LONDON – Britain's embattled Prime Minister Theresa May on Monday postponed a critical parliamentary vote on her proposal for Britain's departure from the European Union, a humiliating retreat that left the country's economic and political future uncertain and revealed her tenuous hold on power.
British lawmakers had been set to vote Tuesday on the agreement May had reached with the bloc for Britain's withdrawal, or Brexit. In changing course so late, May has left the country without any clear way forward after an agonizing battle over an issue that has gripped British society for nearly three years.
The question facing the United Kingdom remains as straightforward — and yet as divisive — as it was when a small but clear majority of voters called for breaking with the E.U.: Is it possible to have a smooth and orderly divorce from Europe that will not cause a sudden break in all political and economic ties, and also spare the British economy? The answer, for now, seems to be a resounding no. And the country's future is as uncertain as ever. But the opposition to her plan is also a rebuke to May herself.
After years of talking the talk of a hard-liner, insisting that no deal was better than a bad deal, May showed up with a compromise that seemed to anger everyone on all sides.
While a strong prime minister with reserves of political capital might also find it impossible to escape the political quicksand that is Brexit, May has few allies even among her own party and is facing constant speculation that she could confront a no-confidence vote. She is hanging on only because her party cannot agree on an alternative.
In this reality, no plan and political paralysis means Britain could be staring at a hard break March 29.
That would mean that suddenly, in one moment, Britain's time would run out and it would lose many of its economic and political links to Europe. Banking, trade, travel, the border between Ireland and Northern Ireland — all would possibly change overnight.
The British pound lost about 1 percent of its value against the euro and the U.S. dollar, falling to its lowest level in more than a year and a half.
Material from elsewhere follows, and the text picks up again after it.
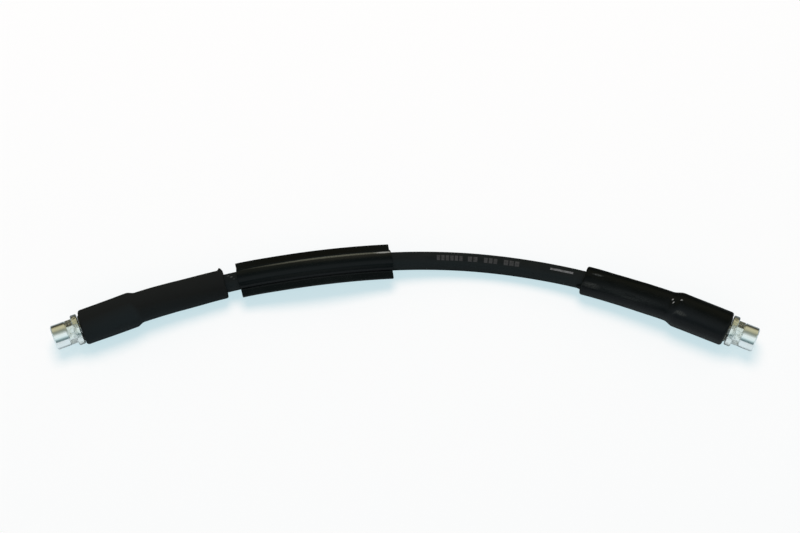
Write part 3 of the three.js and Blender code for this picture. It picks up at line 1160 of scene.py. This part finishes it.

Responding to news of the delayed vote, Guy Verhofstadt, the European Parliament's representative in the Brexit talks, wrote on Twitter, "I can't follow anymore."
"This delay will further aggravate the uncertainty for people & businesses," he wrote. "It's time they make up their mind!"
May told lawmakers she would resume talks with the E.U. over their sticking points. But European leaders have said they will not renegotiate.
"If we went ahead and held the vote tomorrow the deal would be rejected by a significant margin," May told Parliament, adding that she wished to defer the vote "and not proceed to divide the House at this time."
Yet, by opting to try to enter more negotiations, both before and at a meeting of E.U. leaders in Brussels on Thursday and Friday, May effectively has placed her fate in their hands.
May's announcement came hours after the E.U.'s highest court ruled that Britain could legally cancel its decision to leave the bloc and remain under its current terms, throwing a lifeline to those who still hope to reverse the withdrawal.
Labour Party leader Jeremy Corbyn said May's government had "lost control of events and is in complete disarray." The opposition to May's plan had crystallized largely over objections to contingency plans for dealing with the Irish border that pro-Brexit lawmakers say could potentially leave the U.K. tied to some of the bloc's rules.
E.U. officials have insisted that May's deal, reached last month after lengthy negotiations, is their final offer. "The Brexit withdrawal agreement is the only deal on the table between the E.U. and the U.K. and is not open to renegotiation," Irish Prime Minister Leo Varadkar said.
What May seems to be angling for is a formal declaration or assurance from the E.U. that the plan for the Irish border — keeping it open for the flow of goods — will not be permanent.
Donald Tusk, E.U. president, extended an olive branch of sorts, writing on Twitter that although the bloc "will not renegotiate the deal," it would "discuss how to facilitate UK ratification" while also discussing preparations for "a no-deal scenario."
May acknowledged that "there remains widespread and deep concern" over plans for the Irish border. But she insisted that her plan was "the best deal that can be negotiated."